Data shown:

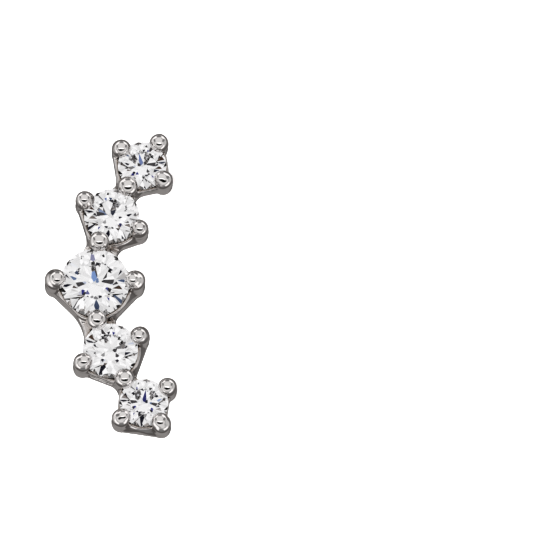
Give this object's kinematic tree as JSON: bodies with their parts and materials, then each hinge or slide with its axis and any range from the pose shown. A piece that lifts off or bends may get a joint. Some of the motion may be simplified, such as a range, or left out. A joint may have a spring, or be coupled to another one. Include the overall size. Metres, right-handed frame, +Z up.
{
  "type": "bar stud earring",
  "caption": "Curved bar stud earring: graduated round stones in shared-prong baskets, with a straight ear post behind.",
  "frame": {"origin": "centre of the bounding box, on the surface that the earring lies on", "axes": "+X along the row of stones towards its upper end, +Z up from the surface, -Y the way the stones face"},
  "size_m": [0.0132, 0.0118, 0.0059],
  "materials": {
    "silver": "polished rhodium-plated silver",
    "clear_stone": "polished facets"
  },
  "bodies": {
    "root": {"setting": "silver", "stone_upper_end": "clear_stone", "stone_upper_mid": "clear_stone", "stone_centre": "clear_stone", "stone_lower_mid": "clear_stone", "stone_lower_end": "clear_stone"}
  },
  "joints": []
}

Task to carry out:
Each line of the listing should be echoed back exactly.

Task answer:
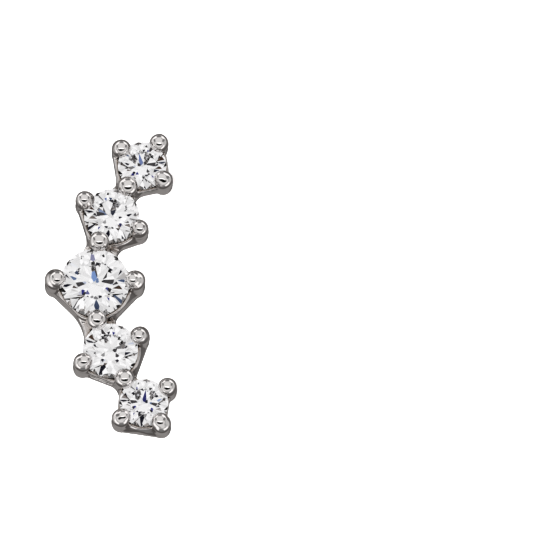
Give this object's kinematic tree as JSON: bodies with their parts and materials, then each hinge or slide with its axis and any range from the pose shown. A piece that lifts off or bends may get a joint. Some of the motion may be simplified, such as a range, or left out. A joint may have a spring, or be coupled to another one. Include the overall size. Metres, right-handed frame, +Z up.
{
  "type": "bar stud earring",
  "caption": "Curved bar stud earring: graduated round stones in shared-prong baskets, with a straight ear post behind.",
  "frame": {"origin": "centre of the bounding box, on the surface that the earring lies on", "axes": "+X along the row of stones towards its upper end, +Z up from the surface, -Y the way the stones face"},
  "size_m": [0.0132, 0.0118, 0.0059],
  "materials": {
    "silver": "polished rhodium-plated silver",
    "clear_stone": "polished facets"
  },
  "bodies": {
    "root": {"setting": "silver", "stone_upper_end": "clear_stone", "stone_upper_mid": "clear_stone", "stone_centre": "clear_stone", "stone_lower_mid": "clear_stone", "stone_lower_end": "clear_stone"}
  },
  "joints": []
}